Apabila tertarik membaca putusan ini lebih lengkap, kunjungi laman Direktori Putusan Mahkamah Agung atau Perpajakan DDTC.Â
WAJIB pajak mengajukan banding ke Pengadilan Pajak atas keberatannya terhadap penetapan otoritas pajak. Majelis Hakim Pengadilan Pajak berpendapat bahwa koreksi yang dilakukan oleh otoritas pajak tidak dapat dibenarkan.
Terhadap permohonan banding tersebut, Majelis Hakim Pengadilan Pajak memutuskan mengabulkan seluruhnya permohonan banding yang diajukan oleh wajib pajak. Selanjutnya, dengan diterbitkannya Putusan Pengadilan Pajak No. Put-60393/PP/M.XVA/16/2015 tanggal 23 Maret 2015, otoritas pajak mengajukan upaya hukum PK secara tertulis ke Kepaniteraan Pengadilan Pajak pada 14 Juli 2015.

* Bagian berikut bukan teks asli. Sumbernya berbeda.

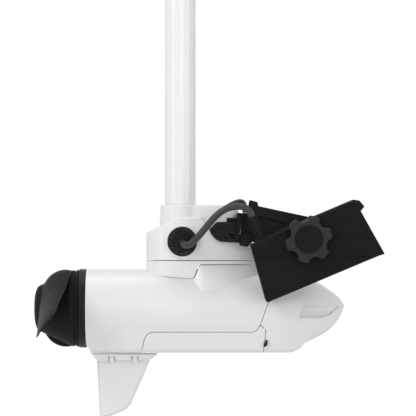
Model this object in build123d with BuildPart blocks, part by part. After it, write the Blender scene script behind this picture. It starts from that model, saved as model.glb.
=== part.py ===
"""Lower unit of a bow-mount electric trolling motor with a live-sonar transducer on its pod.

The shaft stands along +Z. The motor lies along X with its nose towards +X and its propeller towards -X.
The transducer hangs beside the motor on the -Y side. The origin is on the shaft's axis where the shaft
leaves the pod.
"""

import math
import os

from build123d import *

os.makedirs("parts", exist_ok=True)

# ---------------------------------------------------------------- driving dimensions, millimetres
SHAFT_R = 16.7
SHAFT_BORE_R = 13.7
SHAFT_TOP = 260.0
SHAFT_SEAT = -50.0
SHAFT_SEAT_R = 16.5
HEAD_BOLT_Z = 250.0
HEAD_BOLT_R = 3.2

AXIS_Z = -111.0
BARREL_R = 42.0
BARREL_BORE_R = 33.5
LINER_R = 38.4
HOUSING_REAR = -100.0
JOINT_GAP = 0.6
PARTING_GAP = 0.8

POD_TOP_Z = -0.5
POD_SPLIT_Z = -59.1
POD_HALF_WIDTH = 28.0
COLUMN_R = 21.4
GLAND_X, GLAND_Z = 2.4, -39.3
GLAND_FACE_Y = -32.0
GLAND_NUT_R = 15.6

KEEL_TOP_Z = -135.4
KEEL_BOTTOM_Z = -157.5
KEEL_FOOT = 29.0
KEEL_CORNER = 9.0
SKEG_TOP_Z = -159.4

DRIVE_R = 6.0
RUN = 0.05
BEARING_R = 16.0
BEARING_WIDTH = 10.0
REAR_BEARING_X = -99.0
FRONT_BEARING_X = 54.0
BALL_PITCH_R = 11.0
BALL_R = 1.75
BALL_COUNT = 8

HUB_FRONT_X = -108.5
BLADE_COUNT = 2

HEAD_TILT = 22.8
HEAD_FAR_Y = -45.0
HEAD_SPLIT_Y = -70.0
HEAD_NEAR_Y = -93.0
HEAD_X, HEAD_Z = 90.3, -102.4
HEAD_WALL = 3.0
KNOB_X, KNOB_Z = 133.8, -36.1
KNOB_BACK_Y = -96.2
KNOB_FACE_Y = -110.0
KNOB_R = 24.6
KNOB_BOLT_R = 4.0
ARM_FAR_Y, ARM_NEAR_Y = -37.0, -42.6

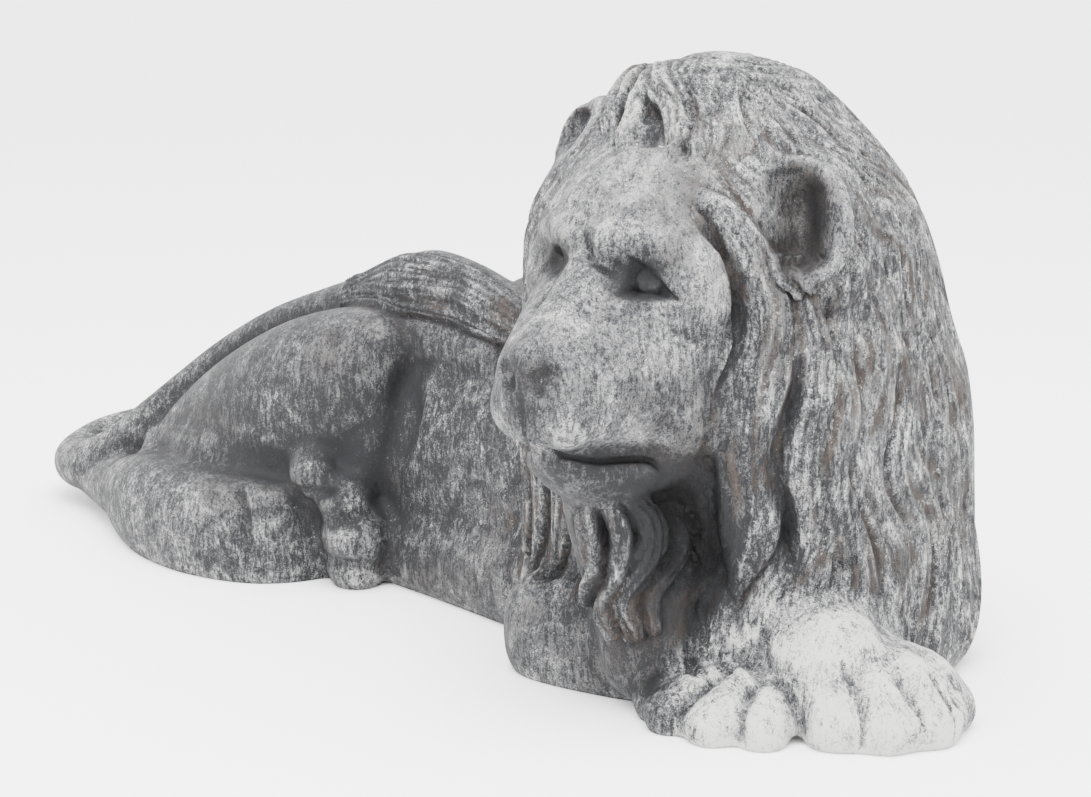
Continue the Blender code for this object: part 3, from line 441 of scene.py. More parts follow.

Pokok sengketa dalam perkara ini adalah adanya koreksi positif DPP PPN senilai Rp297.344.088 yang tidak dipertahankan oleh Majelis Hakim Pengadilan Pajak.
PEMOHON PK selaku otoritas pajak menyatakan keberatan atas pertimbangan hukum Majelis Hakim Pengadilan Pajak. Untuk diketahui, sengketa ini berasal dari terbitnya SKPKB PPN yang kurang dibayar atas pembelian bahan baku oleh Termohon PK.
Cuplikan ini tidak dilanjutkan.